**Record set**
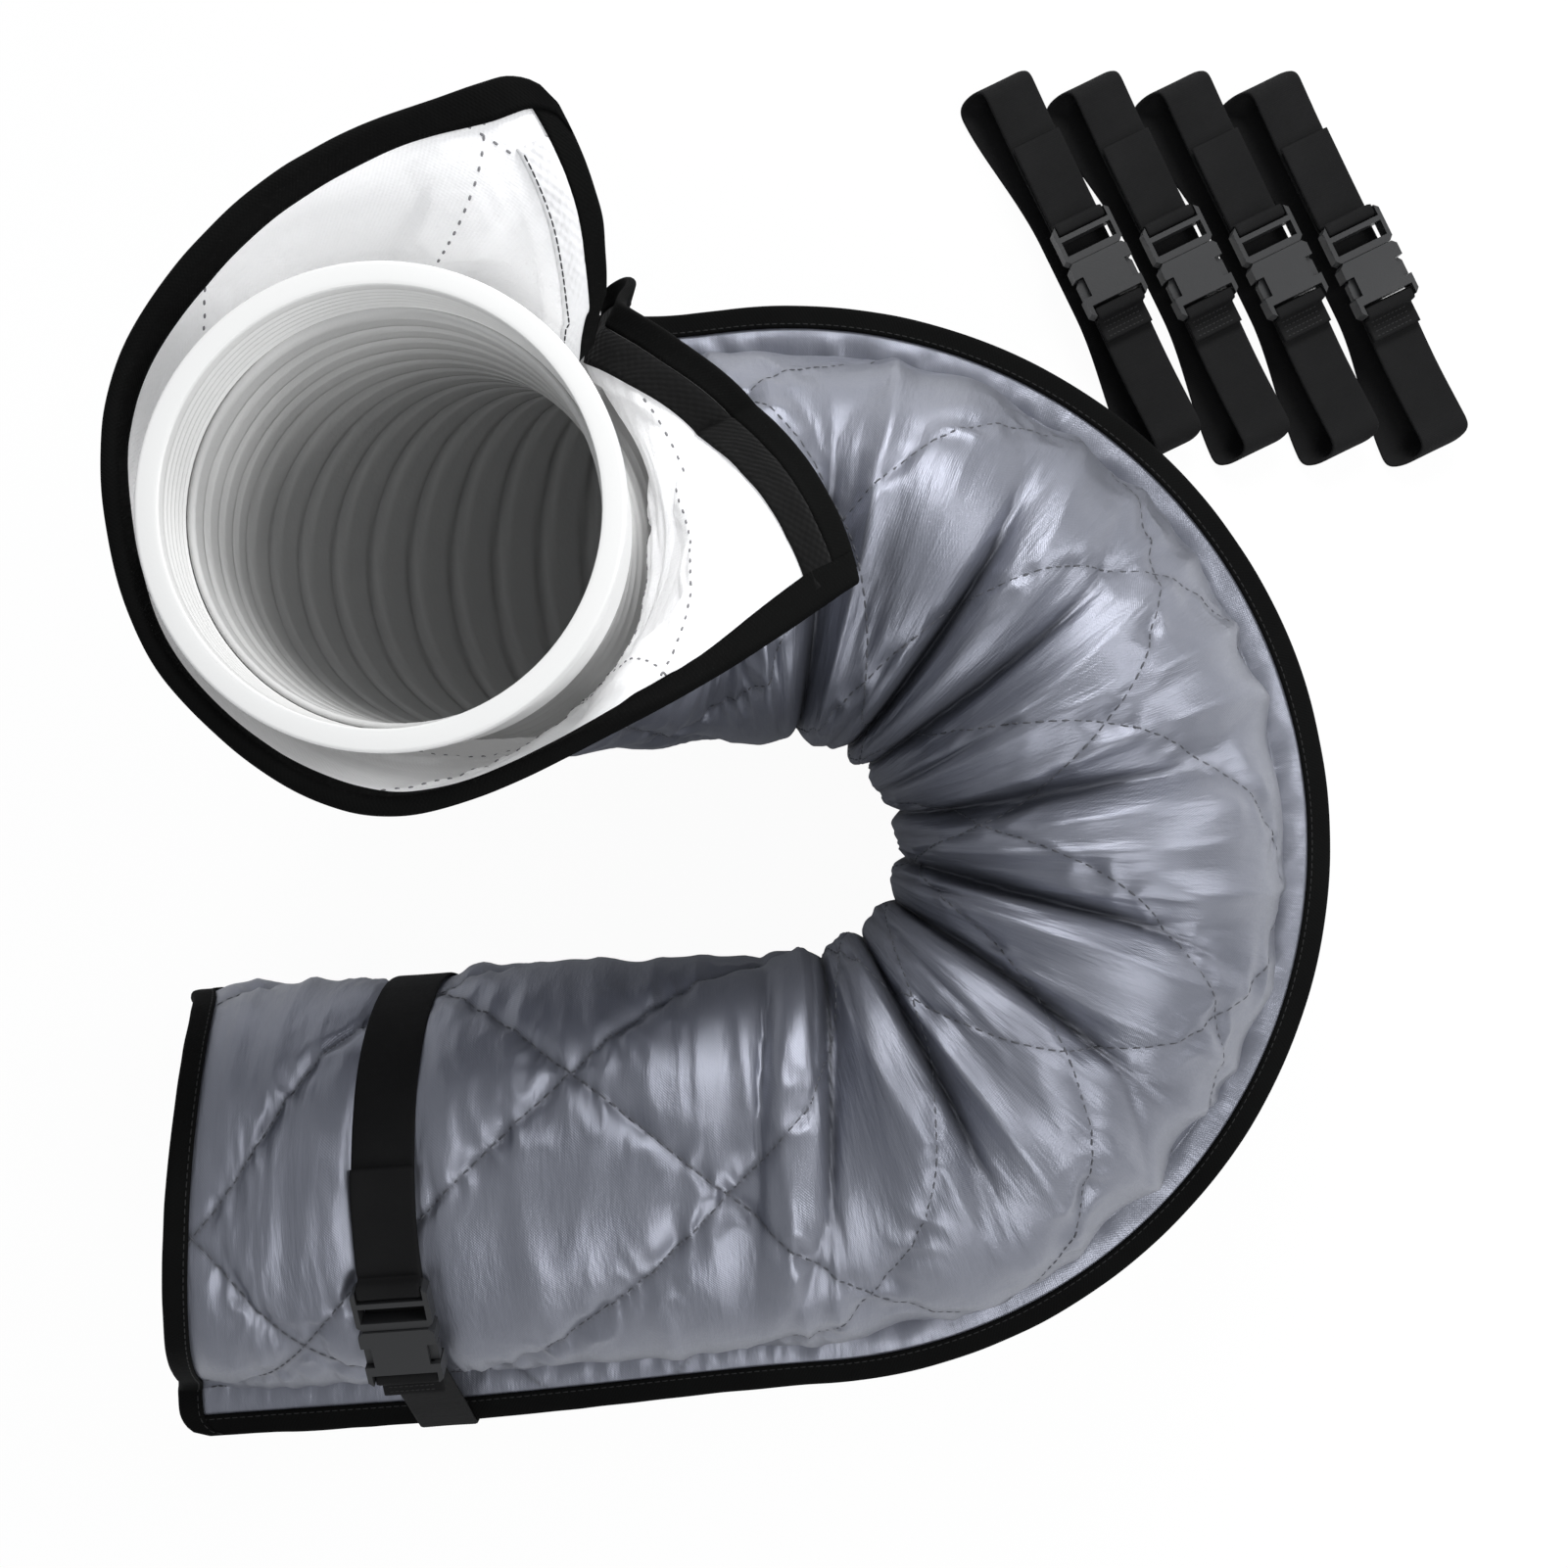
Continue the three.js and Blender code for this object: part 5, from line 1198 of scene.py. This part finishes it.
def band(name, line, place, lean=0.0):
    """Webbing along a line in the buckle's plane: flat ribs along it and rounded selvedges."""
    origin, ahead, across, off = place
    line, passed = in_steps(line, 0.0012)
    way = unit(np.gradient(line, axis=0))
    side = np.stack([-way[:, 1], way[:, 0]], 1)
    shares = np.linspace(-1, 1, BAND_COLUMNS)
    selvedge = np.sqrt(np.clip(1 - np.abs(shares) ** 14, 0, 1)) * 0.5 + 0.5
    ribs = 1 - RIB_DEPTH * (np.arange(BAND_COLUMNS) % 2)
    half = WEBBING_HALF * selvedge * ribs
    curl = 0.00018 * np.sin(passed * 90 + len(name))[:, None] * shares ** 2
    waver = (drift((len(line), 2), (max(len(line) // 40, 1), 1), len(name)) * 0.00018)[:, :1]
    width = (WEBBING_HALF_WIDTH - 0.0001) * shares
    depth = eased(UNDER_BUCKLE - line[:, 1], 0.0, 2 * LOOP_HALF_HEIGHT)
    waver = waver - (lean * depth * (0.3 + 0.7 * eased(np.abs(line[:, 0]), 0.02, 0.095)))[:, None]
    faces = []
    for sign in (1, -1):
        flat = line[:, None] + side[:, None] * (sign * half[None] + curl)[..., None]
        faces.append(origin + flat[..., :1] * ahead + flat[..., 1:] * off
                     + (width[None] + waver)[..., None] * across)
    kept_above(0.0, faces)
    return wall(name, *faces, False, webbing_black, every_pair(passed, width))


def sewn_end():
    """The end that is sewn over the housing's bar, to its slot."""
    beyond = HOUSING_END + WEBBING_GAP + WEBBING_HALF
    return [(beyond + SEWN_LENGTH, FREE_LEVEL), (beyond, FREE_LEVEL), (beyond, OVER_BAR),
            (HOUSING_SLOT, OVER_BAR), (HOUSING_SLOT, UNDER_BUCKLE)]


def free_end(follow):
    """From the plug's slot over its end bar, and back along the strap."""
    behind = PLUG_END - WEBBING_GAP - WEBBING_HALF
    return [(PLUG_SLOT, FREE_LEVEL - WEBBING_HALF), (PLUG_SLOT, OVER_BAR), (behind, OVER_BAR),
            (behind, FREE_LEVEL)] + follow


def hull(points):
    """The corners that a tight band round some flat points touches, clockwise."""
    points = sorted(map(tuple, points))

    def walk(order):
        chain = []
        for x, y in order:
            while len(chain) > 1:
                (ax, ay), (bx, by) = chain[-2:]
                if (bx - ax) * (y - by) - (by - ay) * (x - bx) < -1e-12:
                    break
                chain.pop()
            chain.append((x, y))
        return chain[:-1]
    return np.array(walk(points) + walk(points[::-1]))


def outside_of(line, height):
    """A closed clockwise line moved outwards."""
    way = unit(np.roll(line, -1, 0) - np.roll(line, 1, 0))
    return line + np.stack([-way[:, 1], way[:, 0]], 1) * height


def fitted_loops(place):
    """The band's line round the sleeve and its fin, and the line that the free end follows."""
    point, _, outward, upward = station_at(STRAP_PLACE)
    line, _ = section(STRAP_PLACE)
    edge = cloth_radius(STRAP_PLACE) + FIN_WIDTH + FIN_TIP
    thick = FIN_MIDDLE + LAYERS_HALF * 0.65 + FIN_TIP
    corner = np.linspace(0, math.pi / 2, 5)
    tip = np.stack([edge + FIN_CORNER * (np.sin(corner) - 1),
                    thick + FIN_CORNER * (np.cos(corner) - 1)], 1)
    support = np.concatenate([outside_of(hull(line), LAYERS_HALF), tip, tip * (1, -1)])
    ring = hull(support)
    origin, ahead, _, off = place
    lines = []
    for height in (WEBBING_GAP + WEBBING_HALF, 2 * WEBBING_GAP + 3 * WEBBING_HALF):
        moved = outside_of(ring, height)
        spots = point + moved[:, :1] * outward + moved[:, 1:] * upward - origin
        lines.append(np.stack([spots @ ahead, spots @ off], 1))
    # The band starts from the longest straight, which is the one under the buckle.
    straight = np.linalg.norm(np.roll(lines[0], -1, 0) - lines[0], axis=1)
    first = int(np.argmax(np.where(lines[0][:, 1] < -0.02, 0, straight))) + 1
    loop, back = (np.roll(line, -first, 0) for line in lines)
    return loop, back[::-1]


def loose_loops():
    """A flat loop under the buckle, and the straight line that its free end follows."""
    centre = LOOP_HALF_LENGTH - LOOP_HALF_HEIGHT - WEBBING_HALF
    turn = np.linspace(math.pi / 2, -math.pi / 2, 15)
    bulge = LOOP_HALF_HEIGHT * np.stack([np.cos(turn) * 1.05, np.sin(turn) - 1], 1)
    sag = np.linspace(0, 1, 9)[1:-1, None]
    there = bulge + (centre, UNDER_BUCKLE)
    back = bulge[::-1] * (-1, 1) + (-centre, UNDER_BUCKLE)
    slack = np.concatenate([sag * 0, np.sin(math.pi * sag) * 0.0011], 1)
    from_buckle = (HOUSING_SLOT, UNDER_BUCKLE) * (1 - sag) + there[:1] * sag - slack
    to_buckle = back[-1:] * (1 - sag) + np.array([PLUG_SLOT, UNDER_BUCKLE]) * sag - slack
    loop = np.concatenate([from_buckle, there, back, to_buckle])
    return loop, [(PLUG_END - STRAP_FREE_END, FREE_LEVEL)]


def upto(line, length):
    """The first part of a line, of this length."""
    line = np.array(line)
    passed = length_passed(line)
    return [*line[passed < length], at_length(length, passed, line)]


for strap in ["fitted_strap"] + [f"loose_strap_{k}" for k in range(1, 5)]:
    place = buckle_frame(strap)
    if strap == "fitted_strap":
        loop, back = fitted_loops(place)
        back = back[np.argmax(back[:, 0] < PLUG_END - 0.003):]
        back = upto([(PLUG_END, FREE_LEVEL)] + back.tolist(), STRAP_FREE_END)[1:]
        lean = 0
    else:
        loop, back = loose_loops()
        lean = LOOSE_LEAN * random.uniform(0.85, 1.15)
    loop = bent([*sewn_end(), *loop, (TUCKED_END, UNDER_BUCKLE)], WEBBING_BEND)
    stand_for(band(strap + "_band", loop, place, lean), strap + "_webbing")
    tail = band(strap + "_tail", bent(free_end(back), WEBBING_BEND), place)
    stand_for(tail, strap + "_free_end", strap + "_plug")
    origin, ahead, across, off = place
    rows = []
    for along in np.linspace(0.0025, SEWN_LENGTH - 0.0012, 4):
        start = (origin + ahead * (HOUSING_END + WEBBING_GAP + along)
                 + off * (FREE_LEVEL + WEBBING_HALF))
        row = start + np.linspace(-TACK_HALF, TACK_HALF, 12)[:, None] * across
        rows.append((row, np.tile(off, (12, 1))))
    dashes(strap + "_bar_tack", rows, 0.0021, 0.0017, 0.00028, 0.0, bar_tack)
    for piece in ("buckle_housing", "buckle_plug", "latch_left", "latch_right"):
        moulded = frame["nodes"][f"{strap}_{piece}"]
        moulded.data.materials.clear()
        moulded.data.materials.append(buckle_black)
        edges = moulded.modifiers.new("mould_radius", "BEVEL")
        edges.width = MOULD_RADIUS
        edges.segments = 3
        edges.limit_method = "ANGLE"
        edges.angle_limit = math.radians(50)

--

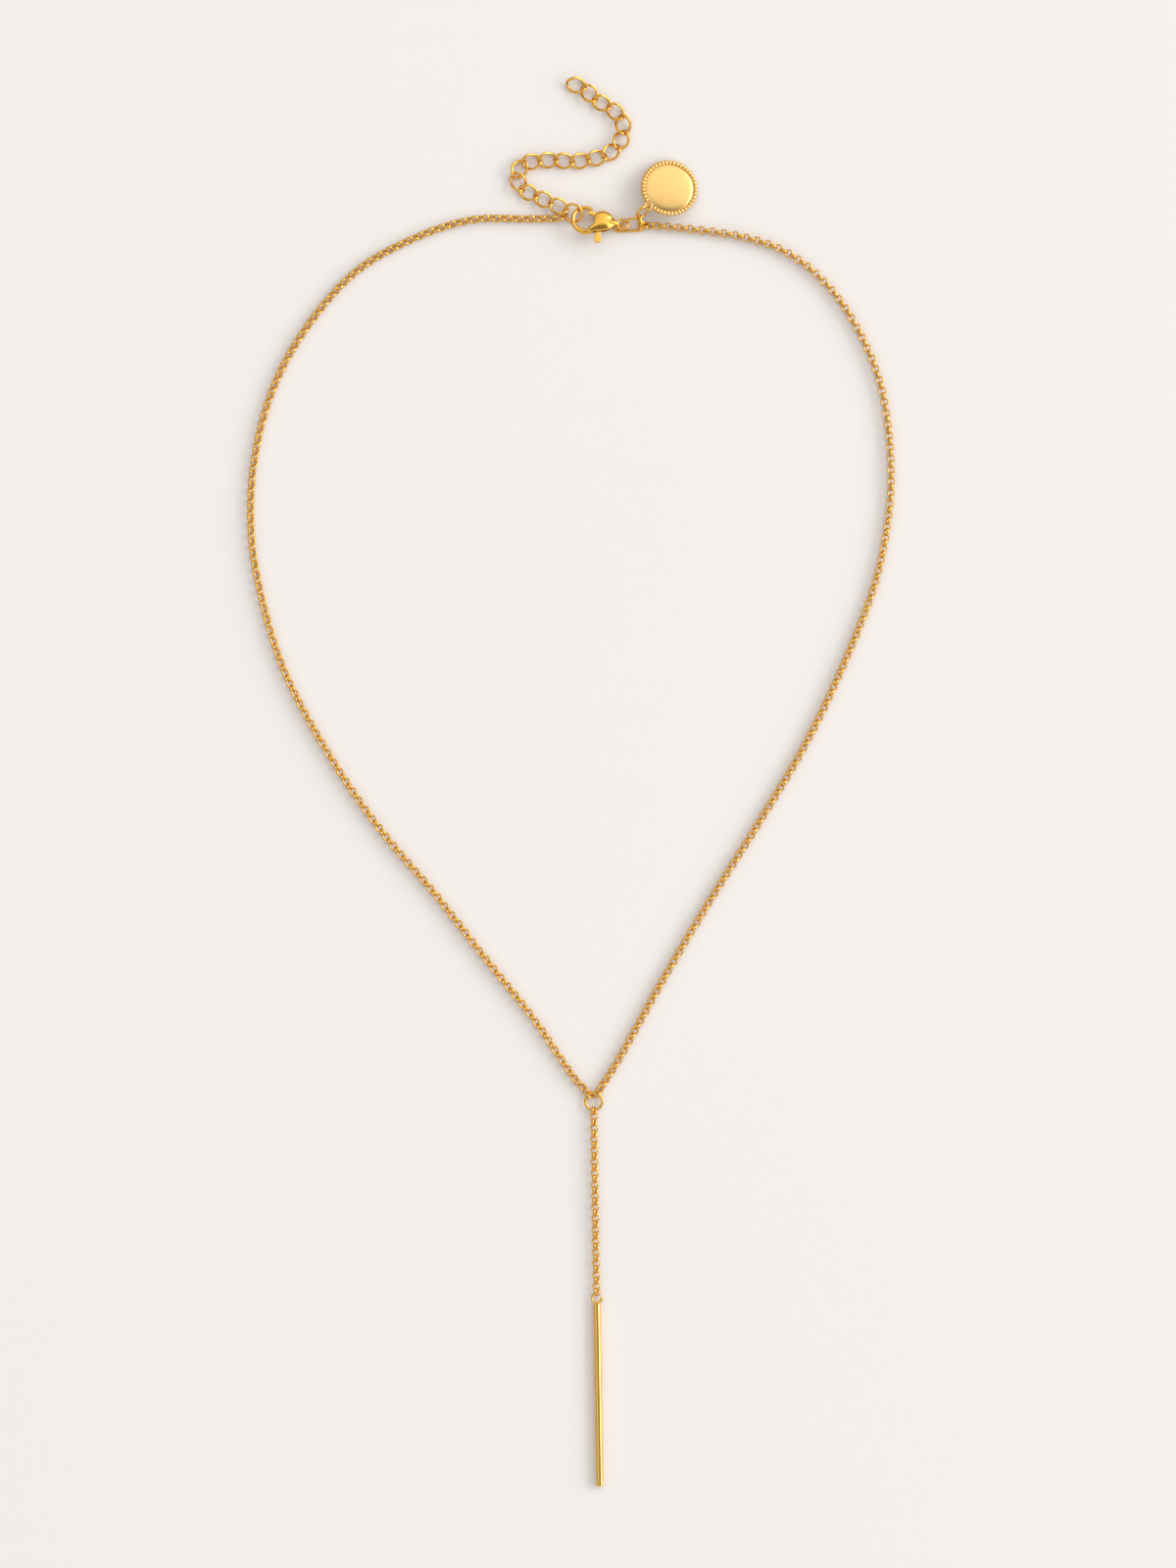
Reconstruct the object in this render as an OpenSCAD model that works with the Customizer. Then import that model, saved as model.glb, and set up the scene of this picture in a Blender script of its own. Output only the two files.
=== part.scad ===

---

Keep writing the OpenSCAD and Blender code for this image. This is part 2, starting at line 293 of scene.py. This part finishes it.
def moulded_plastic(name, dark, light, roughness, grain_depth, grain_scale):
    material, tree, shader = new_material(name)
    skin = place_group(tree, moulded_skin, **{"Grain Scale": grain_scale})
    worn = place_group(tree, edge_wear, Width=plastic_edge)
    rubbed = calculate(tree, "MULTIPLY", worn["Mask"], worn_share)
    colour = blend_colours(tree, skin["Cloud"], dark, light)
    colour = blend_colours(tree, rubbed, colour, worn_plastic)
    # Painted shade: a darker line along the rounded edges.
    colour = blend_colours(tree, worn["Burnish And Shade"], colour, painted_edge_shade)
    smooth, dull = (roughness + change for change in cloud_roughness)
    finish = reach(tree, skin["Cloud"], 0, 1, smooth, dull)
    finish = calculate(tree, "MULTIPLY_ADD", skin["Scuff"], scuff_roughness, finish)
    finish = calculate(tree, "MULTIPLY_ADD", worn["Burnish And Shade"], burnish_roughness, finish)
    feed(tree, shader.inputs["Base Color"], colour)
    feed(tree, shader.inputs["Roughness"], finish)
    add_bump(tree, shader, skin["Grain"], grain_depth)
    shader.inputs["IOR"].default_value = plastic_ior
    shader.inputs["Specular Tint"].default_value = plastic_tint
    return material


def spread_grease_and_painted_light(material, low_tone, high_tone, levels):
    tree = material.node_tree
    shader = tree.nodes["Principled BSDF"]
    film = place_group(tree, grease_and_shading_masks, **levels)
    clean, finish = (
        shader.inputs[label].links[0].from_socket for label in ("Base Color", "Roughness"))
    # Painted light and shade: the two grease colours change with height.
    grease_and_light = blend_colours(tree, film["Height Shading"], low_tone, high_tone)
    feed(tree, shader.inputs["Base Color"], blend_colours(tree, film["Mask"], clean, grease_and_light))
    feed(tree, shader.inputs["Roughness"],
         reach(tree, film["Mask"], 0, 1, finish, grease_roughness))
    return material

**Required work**
State how many lines include the string "object", and nothing more.

**Output of the exercise**
2